Argentina: economia nos trilhos é um dos pilares da vitória de Cristina

Bom momento da economia pesou a favor de Cristina (Foto: ©Pablo Busti/RBA) Buenos Aires – Se a presidenta da Argentina, Cristina Kirchner, impuser neste domingo (23) uma das mais sólidas […]

Bom momento da economia pesou a favor de Cristina (Foto: ©Pablo Busti/RBA)

Buenos Aires – Se a presidenta da Argentina, Cristina Kirchner, impuser neste domingo (23) uma das mais sólidas vitórias da democracia nacional em eleições, muito deverá à sua equipe econômica. Não só pela popularidade do ministro da Economia e vice em sua chapa, Amado Boudou, um fator de aproximação com os jovens, mas pelo trabalho desenvolvido no setor.

Apesar das desconfianças em relação à inflação, o crescimento econômico e o aumento dos salários são duas das chaves da recuperação da popularidade de Cristina. Assim, a eleição da Argentina de 2011 repete muitos dos aspectos que marcaram o pleito brasileiro de 2010. Pode-se dizer que a sensação da população local em relação à solidez da economia se assemelha à euforia que se viu no Brasil na reta final do governo de Luiz Inácio Lula da Silva. O fato de o Produto Interno Bruto (PIB) continuar crescendo enquanto Estados Unidos e Europa se veem em frangalhos foi um fator que catalisou a recuperação de popularidade da presidenta, que foi ao chão em 2009 e, desde então, iniciou uma trajetória crescente pela combinação de políticas econômicas e sociais. O desemprego está em 7,3%, ante 16,3% em 2003, antes do início do kirchnerismo.

Felisa Miceli, ministra da Economia entre 2005 e 2007, não vê mudanças nas linhas gerais tomadas desde o governo de Néstor Kirchner, em 2003. Desendividamento, acumulação de reservas para aguentar crises e superávit fiscal para não ter de contrair dívida são os pontos que destaca, em contraposição à Argentina dos anos 1990, auge do modelo neoliberal implementado com força total nos dois mandatos de Carlos Menem (1989-1999) e no curto mandato de Fernando de La Rúa (1999-2001). “As economias dos governos anteriores renegavam o papel do Estado em ser subsidiário do mercado. Néstor Kirchner muda fundamentalmente essa visão e manifesta que o Estado deve ter um papel na economia. Para regular, para reestatizar, criar empresas e retomar a prestação de serviços básicos.”

No governo de Cristina ficou mais claro o casamento entre políticas sociais e econômicas. A reestatização do sistema de aposentadorias e os programas de complemento de renda são vistos como fatores fundamentais para ajudar a girar o mercado interno, criando um círculo que aumenta a criação de empregos e o consumo.

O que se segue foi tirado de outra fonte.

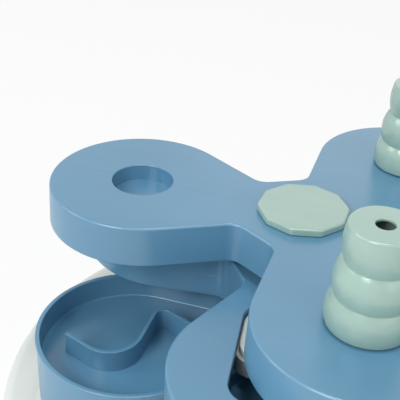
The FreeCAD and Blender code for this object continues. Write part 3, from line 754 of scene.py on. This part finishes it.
def makeMiddleBowl():
    own, seam, foot, wall = middle, levels["seam"], levels["middleFoot"], levels["wall"]
    chamfer, sink, past = work["chamfer"], work["sink"], work["past"]
    deckTop = seam - own["deckDrop"]
    groove = own["seamGroove"]
    section = [(wall, deckTop - own["deck"]), (wall, foot + chamfer), (wall - chamfer, foot)]
    section += rounded((0, foot), (wall, foot), (0, seam), own["footRim"], 4)
    section += [(0, seam - groove), (groove, seam), (wall - chamfer, seam), (wall, seam - chamfer)]
    section.append((wall, deckTop))
    bowl = lobedForm("middleBowl", section, levels["middleTurn"])
    lobes = lobeTurns(levels["middleTurn"])
    floor = deckTop - own["cupDepth"]
    cupOuter = own["cup"] + own["cupWall"]
    hub = levels["journal"] + levels["hubWall"]
    half = own["bowlRib"] / 2
    ribStart = hub - own["bowlRibSink"]
    ribEnd = levels["reach"] - cupOuter + own["bowlRibSink"]
    ribTop = deckTop - own["deck"] / 2
    for turn in lobes:
        added(
            bowl,
            barrel(cupOuter, floor - own["deck"], deckTop - sink, lobeCentre(turn), roundness["hub"]),
            brick((ribStart, -half, foot + own["bowlRibRise"]), (ribEnd, half, ribTop), turn))
    added(bowl, barrel(hub, levels["bowlHub"], deckTop - sink))
    for spot in bossSpots():
        added(bowl, barrel(levels["boss"], own["bossFoot"], deckTop - sink, spot, roundness["boss"]))
    for turn in lobes:
        hollow = [(0, deckTop + past), (own["cup"], deckTop + past)]
        hollow += rounded((own["cup"], floor), (own["cup"], deckTop), (0, floor), own["cupBend"], 5)
        hollow.append((0, floor))
        cut(bowl, spunForm("cup", hollow, roundness["cup"], lobeCentre(turn)))
    cut(bowl, barrel(levels["journal"], levels["bowlHub"] - past, seam + past))
    for spot in bossSpots():
        cut(bowl,
            barrel(levels["clearHole"], own["bossFoot"] - past, seam, spot, roundness["screw"]),
            barrel(own["headHole"], foot - past, own["screwSeat"], spot, roundness["bore"]))
    bevelled(bowl, own["cupRim"], 3, lambda a, b: onRing(a, b, lobes, own["cup"], deckTop))
    dressed(bowl, ["middle_bowl"], "middle_level", middleBlue)


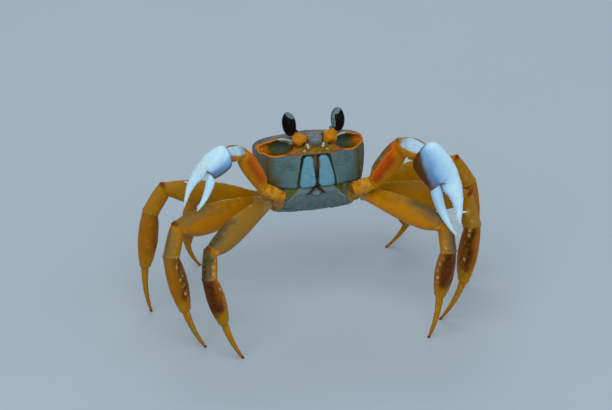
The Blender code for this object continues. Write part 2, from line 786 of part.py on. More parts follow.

Quando assumiu o mandato, em 2003, Néstor Kirchner recebeu uma dívida externa que alcançava 128,6% do PIB nacional, ou seja, a capacidade argentina de honrar suas contas assumidas externamente era baixa. O caminho foi renegociar os débitos com o Fundo Monetário Internacional (FMI). Quando assumiu o ministério, Felisa tinha apenas de quitar os últimos débitos. “O Fundo estava contra quase tudo que fazia o governo. Desde aumentar os salários até melhorar a cobertura dos aposentados. Ao pagar a dívida com o Fundo se ganha muito mais liberdade para promover a economia local”.

De todo modo, a desconfiança com a seriedade do sistema político e econômico argentino era enorme, o que até hoje afugenta investidores, e só neste momento se recomeçam as injeções de longo prazo. “Eu chegava às reuniões internacionais, a Argentina era o demônio, o pior de tudo”, comenta.

Embora já não seja o demônio de outros tempos, a Argentina tem um longo caminho a percorrer. Uma das questões centrais no quadro interno é desfazer as más impressões que pesam sobre o Instituto Nacional de Estatísticas (Indec). O Índice de Preços ao Consumidor, principal referência em termos de inflação, aponta níveis mais baixos que os detectados por consultorias privadas e, principalmente, pela população.

Será preciso também afastar os temores de que a crise internacional acabe, cedo ou tarde, desembarcando no país. “A Argentina, ainda que esteja muito bem protegida, quando há uma crise assim sempre há impacto”, adverte Felisa ao lembrar que mais de 50% do PIB mundial (EUA, Europa e Japão) está em recessão ou estagnado. Parte da imprensa especula que um pacote de medidas será anunciado após o triunfo de domingo. Gente próxima à presidenta, ciente de que ela não gosta deste tipo de pacote, que faz lembrar a época de neoliberalismo, garante que os anúncios serão a conta-gotas.